Ok. So I'll not be the first one here to draw your attention to the new features that Figma announced at Config2022. It was back in early May, after all.
Figma launched around 15 new features at Config, including improved Auto-Layout (gotta love that Absolute Positioning option), Variable Fonts, and Dark mode (finally). Still, the big one that got everyone's attention was the new Component Properties feature, which I'll focus on in this article.
Now. Some folks think Component Props (to give them their snappier title) are the best thing to happen to Figma since, well, Figma, and others who think it's a half-baked, backwards-step from what was available previously.
Me? Well, after spending nearly two months working with this new feature (hence the delay between the Config announcement and this article), I've now decided its time to voice my opinion and share with you my thoughts on their pros and cons, as well as give you some handy tips to follow for when you decide to integrate them fully into your workflow.
Let's dive on in…
Don’t always be dazzled by shiny, new features.
I’ve always found, and with more than a few years doing this designing thing, that even when our design tool of choice brings shiny new gifts, they’re not always as life-changing as they might seem (at least in their first iteration).
That’s how I found the new Component Props feature in Figma.
Don’t get me wrong. Figma is onto something really good here. They’re working on making larger design files (especially design systems) much easier to work with, but that’s not to say the old method was a chore. It wasn’t and worked perfectly fine, just with a few extra steps needed, but there’s not a massive chasm in time saved between ‘before component props’ and ‘after component props’.

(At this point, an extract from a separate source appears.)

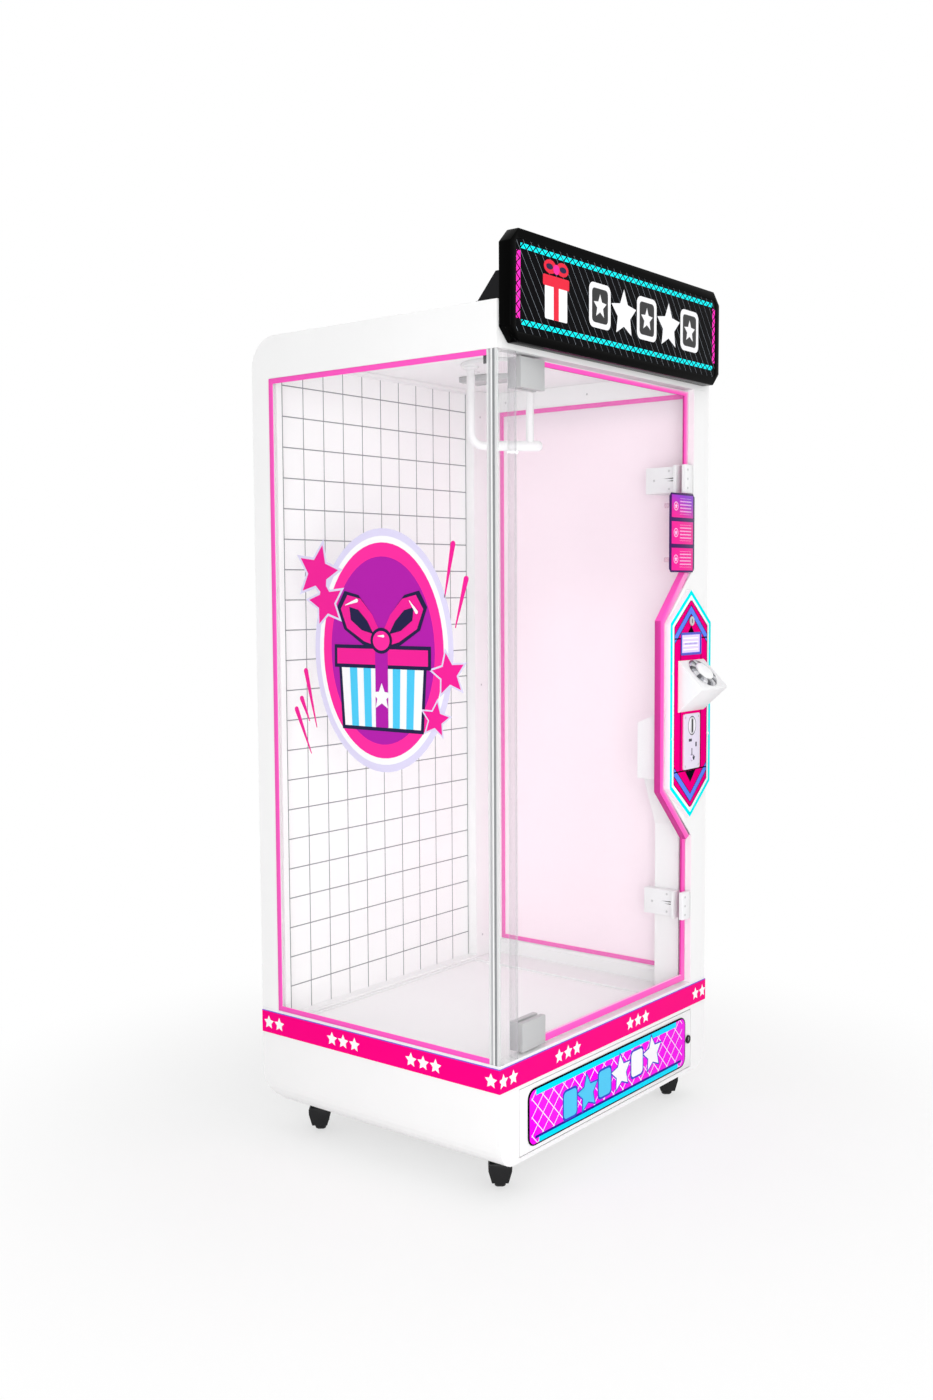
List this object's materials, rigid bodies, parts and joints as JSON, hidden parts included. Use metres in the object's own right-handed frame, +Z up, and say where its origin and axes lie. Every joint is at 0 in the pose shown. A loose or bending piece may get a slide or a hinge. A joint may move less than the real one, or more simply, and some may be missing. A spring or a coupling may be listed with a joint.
{
  "type": "claw crane machine",
  "caption": "Glass-fronted prize-cutting crane cabinet on swivel casters, with a lit top sign, a six-sided control panel with a start button and coin plate, and a turning arm inside.",
  "frame": {"origin": "on the floor under the middle of the bounding box", "axes": "+Z up, front faces -Y, +X to the right as the player faces the front"},
  "size_m": [0.8636, 0.7804, 1.988],
  "materials": {
    "white_paint": "gloss white powder coat",
    "white_board": "gloss white laminate over board",
    "white_steel": "satin white paint",
    "white_liner": "white sheet with thin grey square lines",
    "white_plastic": "moulded white",
    "cap_white": "translucent white",
    "pale_pink": "pale pink sheet",
    "band_pink": "hot pink film with white stars",
    "trim_pink": "pink extruded edging",
    "graphic_magenta": "magenta back-printed acrylic",
    "panel_pink": "hot pink printed panel with cyan outline",
    "card_purple": "magenta and purple printed card",
    "display": "pale lit display window",
    "clear_glass": "clear toughened glass",
    "clear_plastic": "clear extruded profile",
    "patch_steel": "sandblasted light grey",
    "steel": "brushed",
    "chrome": "bright plated",
    "black_plastic": "black moulded",
    "sign_black": "black back-printed sign sheet",
    "black_steel": "black paint",
    "caster_rubber": "black"
  },
  "bodies": {
    "cabinet": {"base_shell": "white_paint", "deck_panel": "white_board", "sill_frame": "white_board", "waist_band": "band_pink", "left_side_frame": "white_board", "right_side_frame": "white_board", "back_panel": "white_board", "roof_panel": "white_paint", "rear_frame": "white_board", "grid_panel": "white_liner", "right_wall_panel": "pale_pink", "ceiling_panel": "white_paint", "front_header": "white_paint", "front_right_post": "white_paint", "corner_profile": "clear_plastic", "left_glass": "clear_glass", "corner_glass": "clear_glass", "hinge_side_strip": "clear_plastic", "left_window_trim": "trim_pink", "upper_lock_case": "white_steel", "lower_lock_case": "white_steel", "control_panel": "panel_pink", "display_screen": "display", "coin_plate": "steel", "coin_acceptor_box": "white_plastic", "coin_duct": "white_paint", "cash_box": "steel", "button_housing": "white_plastic", "button_bezel": "chrome", "sign_box": "black_plastic", "sign_face": "sign_black", "sign_bracket": "black_steel", "arm_drive": "black_steel", "power_inlet": "black_plastic"},
    "front_door": {"front_door_glass": "clear_glass", "front_door_trim": "trim_pink", "upper_hinge_patch": "patch_steel", "lower_hinge_patch": "patch_steel", "upper_strike": "white_steel", "lower_strike": "white_steel", "instruction_card": "card_purple"},
    "upper_bolt": {"upper_lock_bolt": "steel"},
    "lower_bolt": {"lower_lock_bolt": "steel"},
    "service_door": {"service_door": "white_paint", "service_graphic": "graphic_magenta"},
    "service_lock": {"service_lock": "steel"},
    "key_switch": {"key_switch": "steel"},
    "start_button": {"start_button_cap": "cap_white"},
    "coin_return": {"coin_return_button": "black_plastic"},
    "power_switch": {"power_switch": "black_plastic"},
    "cutter_arm": {"cutter_arm": "white_steel"},
    "cutter_blade": {"cutter_blade": "steel"},
    "front_left_caster_swivel": {"front_left_caster_fork": "black_steel"},
    "front_left_caster_wheel": {"front_left_caster_wheel": "caster_rubber"},
    "rear_left_caster_swivel": {"rear_left_caster_fork": "black_steel"},
    "rear_left_caster_wheel": {"rear_left_caster_wheel": "caster_rubber"},
    "front_right_caster_swivel": {"front_right_caster_fork": "black_steel"},
    "front_right_caster_wheel": {"front_right_caster_wheel": "caster_rubber"},
    "rear_right_caster_swivel": {"rear_right_caster_fork": "black_steel"},
    "rear_right_caster_wheel": {"rear_right_caster_wheel": "caster_rubber"}
  },
  "joints": [
    {"name": "front_door_hinge", "type": "hinge", "parent": "cabinet", "child": "front_door", "pos_m": [-0.325, -0.28935, 1], "axis": [0, 0, -1], "range_deg": [0, 100]},
    {"name": "upper_bolt_slide", "type": "slide", "parent": "cabinet", "child": "upper_bolt", "axis": [-1, 0, 0], "range_m": [0, 0.0075]},
    {"name": "lower_bolt_slide", "type": "slide", "parent": "cabinet", "child": "lower_bolt", "axis": [-1, 0, 0], "range_m": [0, 0.0075]},
    {"name": "service_door_hinge", "type": "hinge", "parent": "cabinet", "child": "service_door", "pos_m": [-0.358, -0.31015, 0.159], "axis": [0, 0, -1], "range_deg": [0, 110]},
    {"name": "service_lock_turn", "type": "hinge", "parent": "service_door", "child": "service_lock", "pos_m": [0.3465, -0.31215, 0.1586], "axis": [0, -1, 0], "range_deg": [0, 90]},
    {"name": "key_turn", "type": "hinge", "parent": "cabinet", "child": "key_switch", "pos_m": [0.326, -0.32615, 1.1995], "axis": [0, -1, 0], "range_deg": [0, 90]},
    {"name": "start_button_press", "type": "slide", "parent": "cabinet", "child": "start_button", "axis": [0, 0.7032, -0.711], "range_m": [0, 0.004], "stiffness_N_per_m": 400},
    {"name": "coin_return_press", "type": "slide", "parent": "cabinet", "child": "coin_return", "axis": [0, 1, 0], "range_m": [0, 0.004], "stiffness_N_per_m": 300},
    {"name": "power_switch_rock", "type": "hinge", "parent": "cabinet", "child": "power_switch", "pos_m": [0.268, 0.38215, 0.2], "axis": [0, 0, -1], "range_deg": [0, 10]},
    {"name": "cutter_arm_turn", "type": "hinge", "parent": "cabinet", "child": "cutter_arm", "pos_m": [0, 0.00285, 1.8], "axis": [0, 0, 1], "range_deg": [-90, 90]},
    {"name": "cutter_blade_slide", "type": "slide", "parent": "cutter_arm", "child": "cutter_blade", "axis": [0.7071, -0.7071, 0], "range_m": [0, 0.012]},
    {"name": "front_left_caster_swivel_turn", "type": "hinge", "parent": "cabinet", "child": "front_left_caster_swivel", "pos_m": [-0.35, -0.25215, 0.075], "axis": [0, 0, 1], "continuous": true},
    {"name": "front_left_caster_wheel_roll", "type": "hinge", "parent": "front_left_caster_swivel", "child": "front_left_caster_wheel", "pos_m": [-0.33897, -0.24353, 0.025], "axis": [-0.6157, 0.788, 0], "continuous": true},
    {"name": "rear_left_caster_swivel_turn", "type": "hinge", "parent": "cabinet", "child": "rear_left_caster_swivel", "pos_m": [-0.35, 0.28185, 0.075], "axis": [0, 0, 1], "continuous": true},
    {"name": "rear_left_caster_wheel_roll", "type": "hinge", "parent": "rear_left_caster_swivel", "child": "rear_left_caster_wheel", "pos_m": [-0.33897, 0.29047, 0.025], "axis": [-0.6157, 0.788, 0], "continuous": true},
    {"name": "front_right_caster_swivel_turn", "type": "hinge", "parent": "cabinet", "child": "front_right_caster_swivel", "pos_m": [0.35, -0.25215, 0.075], "axis": [0, 0, 1], "continuous": true},
    {"name": "front_right_caster_wheel_roll", "type": "hinge", "parent": "front_right_caster_swivel", "child": "front_right_caster_wheel", "pos_m": [0.36103, -0.24353, 0.025], "axis": [-0.6157, 0.788, 0], "continuous": true},
    {"name": "rear_right_caster_swivel_turn", "type": "hinge", "parent": "cabinet", "child": "rear_right_caster_swivel", "pos_m": [0.35, 0.28185, 0.075], "axis": [0, 0, 1], "continuous": true},
    {"name": "rear_right_caster_wheel_roll", "type": "hinge", "parent": "rear_right_caster_swivel", "child": "rear_right_caster_wheel", "pos_m": [0.36103, 0.29047, 0.025], "axis": [-0.6157, 0.788, 0], "continuous": true}
  ],
  "couplings": [
    {"joint": "lower_bolt_slide", "follows": "upper_bolt_slide", "ratio": 1}
  ]
}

As with any new key feature that a design tool brings, I feel that you shouldn’t get swept away with the hype when looking at the first iteration of a new feature like Component Properties, or you may be a little disappointed.
We can all get dazzled by that new shiny, shiny feature and assume it crushes all those other methods we used previously, but this is rarely the case, and that’s how it feels for me currently with this first iteration, but saying that, the foundations have been laid by Figma and there’s now something to be built, and improved upon.

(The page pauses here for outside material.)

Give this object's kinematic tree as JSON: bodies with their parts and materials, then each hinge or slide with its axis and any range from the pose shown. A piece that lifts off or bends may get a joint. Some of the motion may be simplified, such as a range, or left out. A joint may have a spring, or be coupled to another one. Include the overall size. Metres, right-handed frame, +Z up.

Bye, bye to that ocean of Variants.
One thing the new Comp Props (let’s shorten that name from here on in) reduces massively is the number of Variants required in your design file.
Buttons, for one. No more do you need a Variant for a Button with a left icon, one with a right icon, and just a regular button with text. You can strip things right back to just the one variant and control the changes required simply by using the Boolean feature of Comp Props making for a much lighter file.

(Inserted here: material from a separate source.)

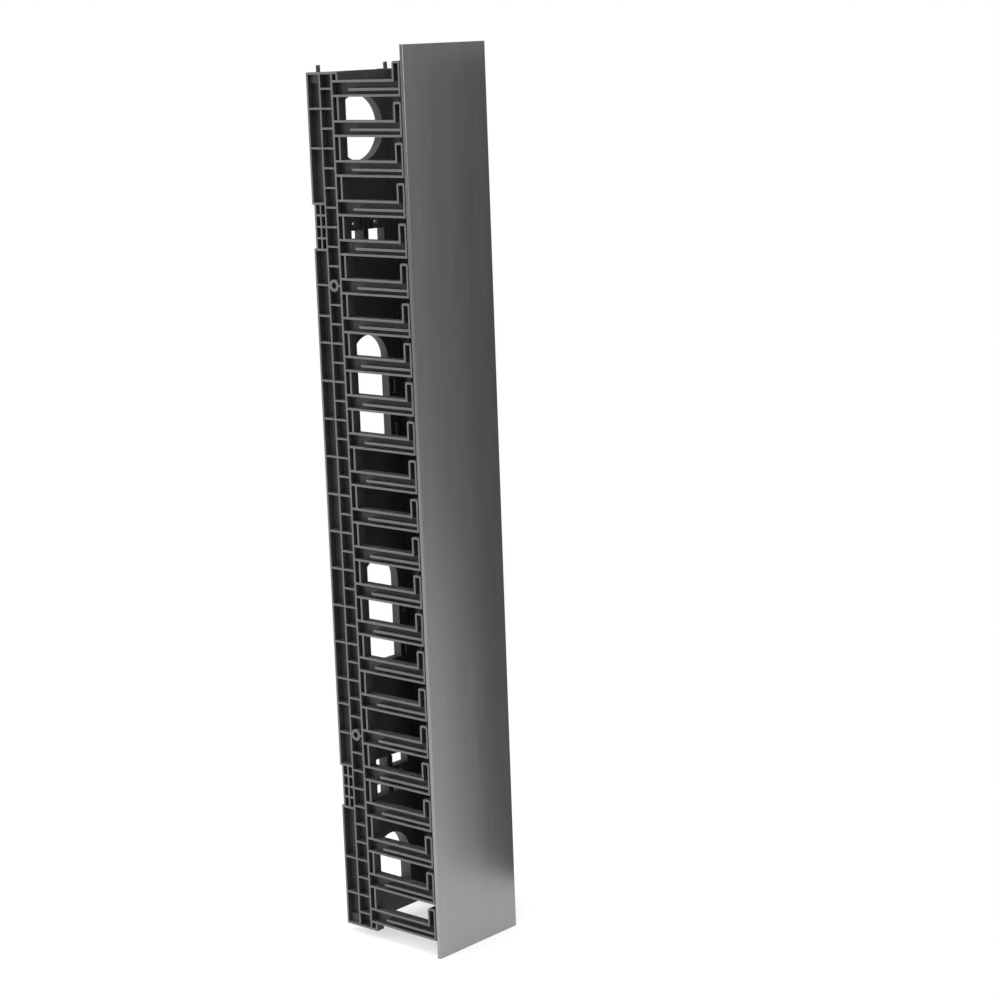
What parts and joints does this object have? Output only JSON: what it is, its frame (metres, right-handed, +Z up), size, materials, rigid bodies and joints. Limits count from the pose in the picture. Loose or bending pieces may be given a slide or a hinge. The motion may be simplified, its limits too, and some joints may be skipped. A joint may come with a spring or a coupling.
{
  "type": "vertical cable manager",
  "caption": "Upright duct with fingered side walls and a pierced back panel; a full-height cover swings open to either side to reach the cables.",
  "frame": {"origin": "bottom centre of the closed assembly", "axes": "+Z up along the duct; the cover faces -Y; +X to the right of someone who faces the back panel from the cover"},
  "size_m": [0.1366, 0.1556, 1.0525],
  "materials": {
    "wall_plastic": "moulded black, satin",
    "panel_plastic": "moulded black, satin",
    "clip_plastic": "moulded black",
    "peg_plastic": "moulded black",
    "rod_steel": "blackened",
    "screw_steel": "blackened",
    "cover_finish": "graphite, satin"
  },
  "bodies": {
    "duct": {"back_panel": "panel_plastic", "left_rear_rail": "wall_plastic", "right_rear_rail": "wall_plastic", "left_fingers": "wall_plastic", "right_fingers": "wall_plastic", "left_stacking_peg": "peg_plastic", "right_stacking_peg": "peg_plastic", "left_upper_wall_screw": "screw_steel", "left_lower_wall_screw": "screw_steel", "right_upper_wall_screw": "screw_steel", "right_lower_wall_screw": "screw_steel"},
    "left_rod": {"left_hinge_rod": "rod_steel", "left_rod_caps": "clip_plastic"},
    "cover": {"cover_panel": "cover_finish", "right_hinge_rod": "rod_steel", "right_rod_caps": "clip_plastic", "left_top_hinge_clip": "clip_plastic", "left_upper_hinge_clip": "clip_plastic", "left_lower_hinge_clip": "clip_plastic", "left_bottom_hinge_clip": "clip_plastic", "right_top_hinge_clip": "clip_plastic", "right_upper_hinge_clip": "clip_plastic", "right_lower_hinge_clip": "clip_plastic", "right_bottom_hinge_clip": "clip_plastic"}
  },
  "joints": [
    {"name": "cover_opens_right", "type": "hinge", "parent": "duct", "child": "left_rod", "pos_m": [0.0633, -0.07385, 0.51675], "axis": [0, 0, 1], "range_deg": [0, 110]},
    {"name": "cover_opens_left", "type": "hinge", "parent": "left_rod", "child": "cover", "pos_m": [-0.0633, -0.07385, 0.51675], "axis": [0, 0, -1], "range_deg": [0, 110]}
  ]
}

The downside of this is that for someone new jumping into your design file, they don’t have a visual aid out-of-the-box to see all the different variants (text button, button with left icon, right icon etc...) they’re flying blind.
This is not an absolute deal-breaker, but this is one of those times where detailed documentation within your Figma file is needed more than ever. Just having examples of the variants in use can help a newcomer to your file easily understand what their options are when choosing a Component, and this is something I’ll be looking at improving with the next version of my Design System.
Are Component Props taking the fun away from our design tools?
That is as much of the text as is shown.